If you forget/omit a single fact about your target platform/machine/api (whatever axioms you found your reasoning on) in your proof, it may be worth nothing.

2 comments

Yup.

More annoyingly, for a binary search over an array (i.e. something that can fit in memory) their code is still wrong - they should be using size_t.

On top of that, this 'fix' from the article, even if it were corrected to use size_t instead of unsigned int...

  In C and C++ (where you don't have the >>> operator), you can do this:
  6:             mid = ((unsigned int)low + (unsigned int)high)) >> 1;
Has the same bug as the original snippet, just in unsigned space. Now, granted, binary searching a >2GB byte array in a 32-bit process is an unlikely use case... but it is technically feasible!
Yeah. That "fix" immediately jumped out at me in the sense of WTF??? All he did was double the max size of the array before his code fails again!
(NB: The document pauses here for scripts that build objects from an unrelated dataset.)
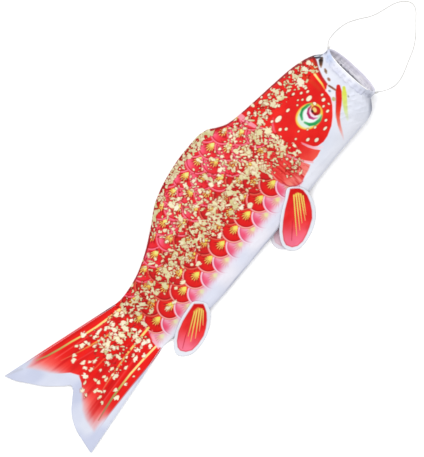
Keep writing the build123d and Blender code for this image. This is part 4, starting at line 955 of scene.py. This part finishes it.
base = mix((186, 189, 206), (209, 210, 220), np.clip(0.5 + noise(hv[:, 1] / 13, hv[:, 2] / 12, 92), 0, 1)) / 255.0
# painted light and shade: the lower inner face of the band, shaded by the upper rim, is painted lighter than the rest,
# and darker towards the lip where the light reaches it
lip_edge_painted_shade = np.tile(smooth(6.5, 2.5, profile[:, 0]), np_)[:, None]
lower_face_painted_light = mix((228, 226, 237), (243, 241, 248), np.clip(0.5 + noise(hv[:, 1] / 9, hv[:, 0] / 5, 93), 0, 1)) / 255.0
lower_face_painted_light = lower_face_painted_light * (1 - lip_edge_painted_shade * np.array((0.16, 0.165, 0.14)))
side_w = (smooth(RING_Z + 4, RING_Z - 18, hv[:, 2]) * np.tile(smooth(-0.2, -1.2, profile[:, 1]), np_))[:, None]
base = base * (1 - side_w) + lower_face_painted_light * side_w


def paint_light_and_shade(c, cx, cyy, rx, ry, col, al, mask):
    w = al * np.exp(-(((hv[:, 0] - cx) / rx) ** 2 + ((hv[:, 1] - cyy) / ry) ** 2)) * mask
    return c * (1 - w[:, None]) + np.array(col) / 255.0 * w[:, None]


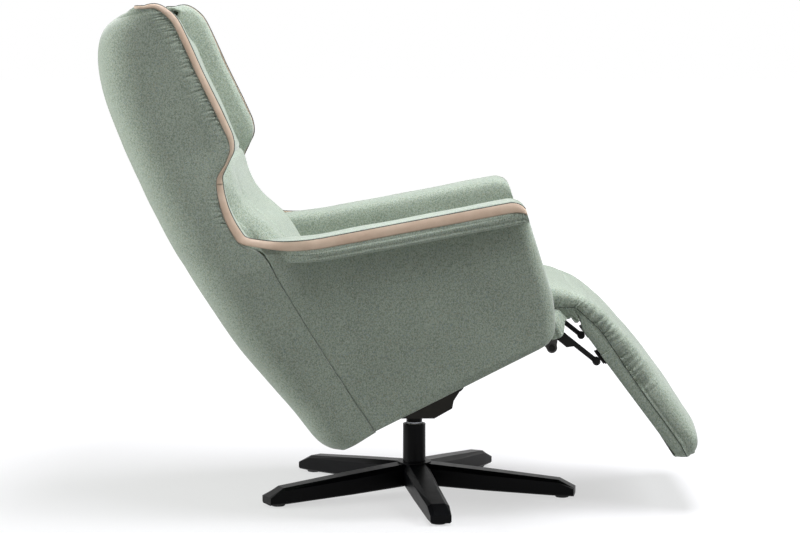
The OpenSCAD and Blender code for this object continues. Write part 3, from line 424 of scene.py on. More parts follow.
def new_material(name):
    material = bpy.data.materials.new(name)
    material.use_nodes = True
    tree = Tree(material.node_tree)
    tree.nodes.clear()
    return material, tree


def shaded(t, tone, height, roughness, bump, distance, sockets):
    """Ends a material in one Principled shader, whose constant values sit on its own sockets."""
    relief = t.add("ShaderNodeBump", {"Strength": bump, "Distance": distance, "Height": height})
    shader = t.add("ShaderNodeBsdfPrincipled", {
        "Base Color": tone, "Roughness": roughness, "Normal": relief.outputs[0], **sockets})
    t.add("ShaderNodeOutputMaterial", {"Surface": shader.outputs[0]})


def finish_of(name, group, values, bump, distance, sockets):
    material, t = new_material(name)
    out = t.add("ShaderNodeGroup", values, node_tree=group).outputs
    shaded(t, out["Color"], out["Height"], out["Roughness"], bump, distance, sockets)
    return material


def metal(name, tone, dusty, rough, bump, distance, level=0.5, peel=420.0, metallic=0.0):
    """Coated metal: its two tones, its range of roughness and the strength of its highlights."""
    values = {"Tone": colour(*tone), "Dusty tone": colour(*dusty), "Peel": peel,
              "Low rough": rough[0], "High rough": rough[1]}
    sockets = {"Specular IOR Level": level, "Metallic": metallic}
    return finish_of(name, METAL, values, bump, distance, sockets)


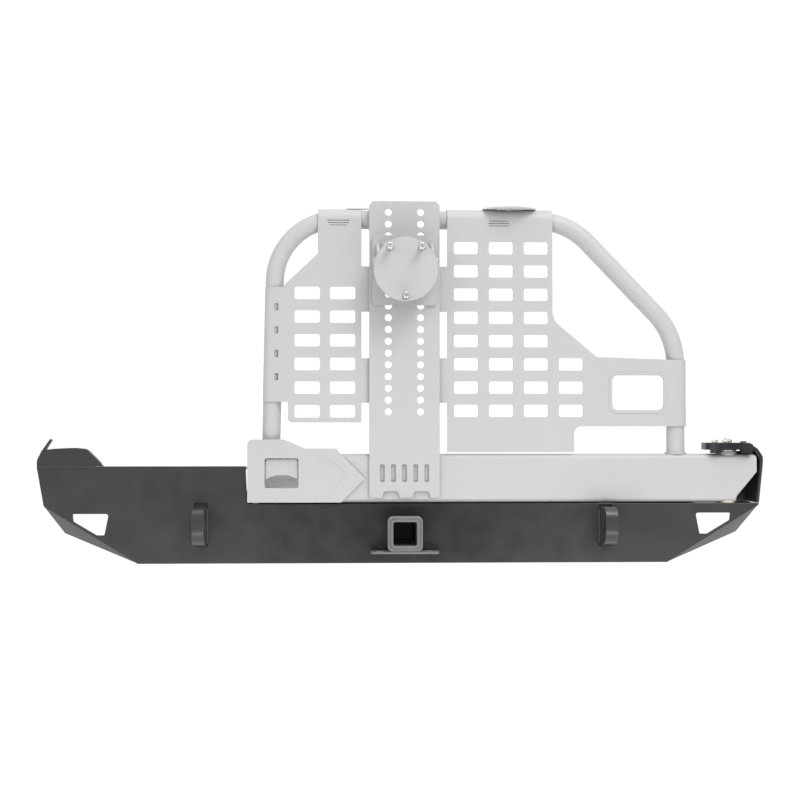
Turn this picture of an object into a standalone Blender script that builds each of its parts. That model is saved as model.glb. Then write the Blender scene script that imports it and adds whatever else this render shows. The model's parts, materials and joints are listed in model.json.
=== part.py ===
"""Swing-away spare tire carrier on its rear bumper. Metres, +Z up.

+X runs across the vehicle, +Y points at the vehicle and -Y away from it, where a person stands.
The origin is on the forward face of the crossmember plate, on the vehicle's centreline, level with
the bumper's lower edge. The carrier hangs on a vertical spindle at the +X end and swings out to -Y.
"""

import math

import bmesh
import bpy
from mathutils import Matrix, Vector

# Sheet and plate
GAP = 0.0003
PLATE = 0.0048
SHEET = 0.003
ARC_STEPS = 4

# Bumper, seen from behind: its face is one flat plate
FACE_FRONT = -0.170
FACE_BACK = FACE_FRONT + PLATE
SHELF_TOP = 0.118
FACE_TOP = 0.128
RAISED_TOP = 0.209
RAISED_DECK_TOP = 0.2055
NOTCH_X = -0.342
LOWER_HALF_WIDTH = 0.572
KINK_X = 0.772
KINK_Z = 0.123
WING_SLANT = math.radians(12)

# Hitch receiver
RECEIVER_Z = 0.0655
RECEIVER_OUTER = 0.0635
RECEIVER_OPENING = 0.0508
COLLAR_OUTER = 0.075
RECEIVER_FRONT = -0.215

# Shackle tabs
TAB_X = 0.437
TAB_THICKNESS = 0.0267
TAB_NOSE = -0.252
TAB_TOP = 0.1215
SHACKLE_HOLE_RADIUS = 0.0127

# Swing arm: a rectangular tube on a vertical pivot
PIVOT_X = 0.709
ARM_LEFT = -0.333
ARM_RIGHT = 0.769
ARM_BOTTOM = 0.130
ARM_TOP = 0.2347
ARM_FRONT = -0.170
ARM_BACK = ARM_FRONT + 0.0508
ARM_WALL = 0.005
ARM_CORNER = 0.012
# How far behind the arm's front wall the paddle's top edge swings in
PADDLE_SWING = 0.0055
ARM_MIDDLE_Y = (ARM_FRONT + ARM_BACK) / 2
ARM_MIDDLE_Z = (ARM_BOTTOM + ARM_TOP) / 2
BARREL_RADIUS = 0.022
BARREL_BORE = 0.018
BARREL_BOTTOM = 0.1335
BARREL_TOP = 0.2405
SPINDLE_RADIUS = 0.016
SPINDLE_NECK = 0.006
SPINDLE_TOP = 0.269
NUT_HEIGHT = 0.0065
NUT_CORNER_RADIUS = 0.0104
HINGE_PLATE_BOTTOM = 0.244
HINGE_PLATE_TOP = 0.259
HINGE_FRONT = -0.185
HINGE_BACK = -0.077
HINGE_PLATE_LEFT = 0.658
HINGE_PLATE_RIGHT = 0.7575
HINGE_PLATE_BACK = -0.100
HINGE_NOSE_RADIUS = 0.030
HINGE_BOLTS = ((0.6813, -0.152), (0.722, -0.113), (0.745, -0.152))

# Latch in the arm's free end
WINDOW_LEFT = -0.301
WINDOW_RIGHT = -0.228
WINDOW_BOTTOM = 0.162
WINDOW_TOP = 0.226
HANDLE_PIN_Y = -0.1575
HANDLE_PIN_Z = 0.2185
HANDLE_PIN_RADIUS = 0.004
LATCH_BOLT_X = -0.320
LATCH_BOLT_RADIUS = 0.007

# Tube frame above the arm
TUBE_RADIUS = 0.0196
TUBE_TOP_Z = 0.7448
LEFT_LEG_TOP_X = -0.2781
LEFT_LEG_FOOT_X = -0.2884
RIGHT_LEG_X = 0.596
TUBE_BENDS = (0.136, 0.155, 0.155)
DIAGONAL_START_X = 0.3573
DIAGONAL_END_Z = 0.4959

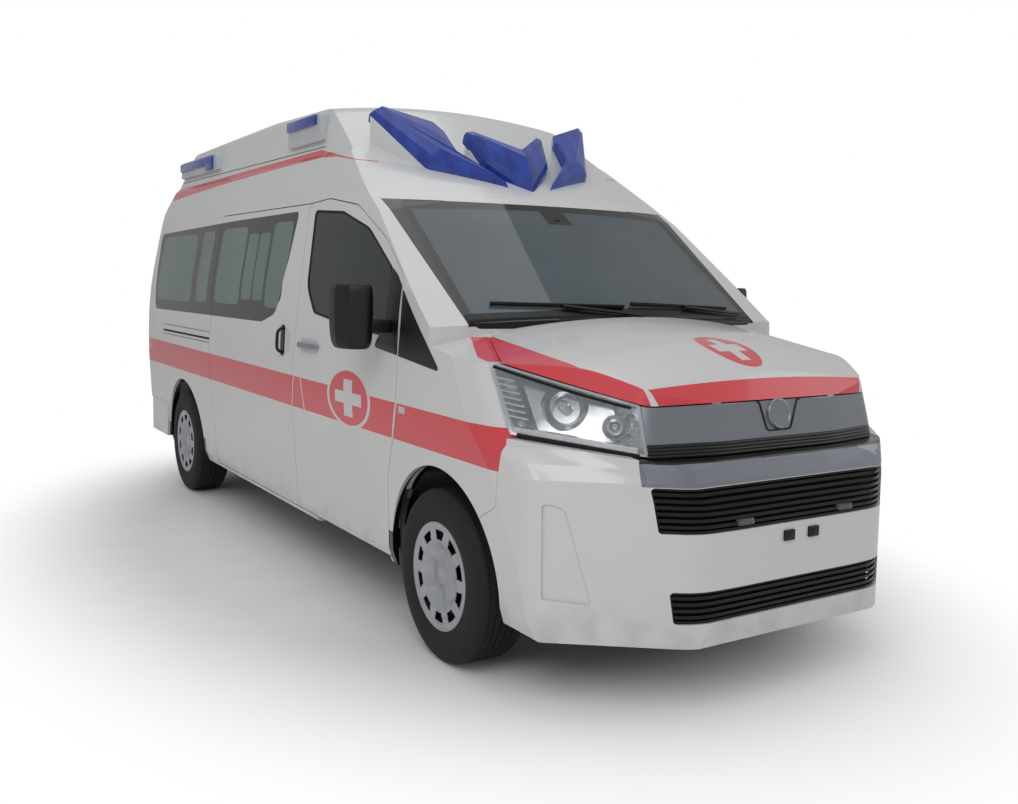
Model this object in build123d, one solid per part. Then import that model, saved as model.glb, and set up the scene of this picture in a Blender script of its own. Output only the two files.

That so-called "fixed" code just couldn't do anything useful in a 32-bit address space. A billion 32-bit ints completely fills up the address space by itself. As you note, perhaps it could "technically" be possible to search a billion 8-bit bytes, but that's not what's being passed in to the function.

And if he's running in a 64-bit address space (otherwise how could he pass in an array of a billion ints), then he should be using 64-bit integer arithmetic. (I don't know enough about Java to know how feasible it is to do that).

If you have an array >2GB (I understand this isn't possible in Java), you can't attempt to use ints as indices at all, you need size_t everywhere.
That's what I immediately wondered - why it's int and not size_t? Well, I guess in Java engine there could be technical reasons why it is int, but in general case of implementation you'd probably assume it's size_t and then only one of the fixes works.
Yes, best fix:

   int mid = low + (high - low) / 2;
As a theory guy I'd argue you're looking at it backwards.

The proofs are fine in that the correctness logically follows given the appropriate assumptions. In this particular example, it's implicitly assumed that integer overflow isn't a concern. Ideally, something like that should be explicitly stated, but let's be honest, Algorithms and Math in general have to be shorthand heavy - the alternative is painful and often not human readable.

It's always been the responsibility of the implementer to dive deep enough into the theory to grasp all the omitted assumptions. A less gratuitous headline might read - "Common implementation pitfalls: Integer Overflow"

Well, then I restate: "Those proofs were not proofs of the theorems they/Bloch wanted to prove." The point being: Proving is not just about your proof, but also about writing meaningful Theorems, or as it is more commonly called when programming: specification.

The implementer is not free of proving her implementation correct, given that the original algorithm was proven correct on some theoretical computational model. Bloch argues that, since the original proof is not sufficient, the implementer needs to test. I'd add, that if the implementer would adapt/redevelop the proof for her implementation, she might forgo testing. Of course, this is practically impossible for many execution environments.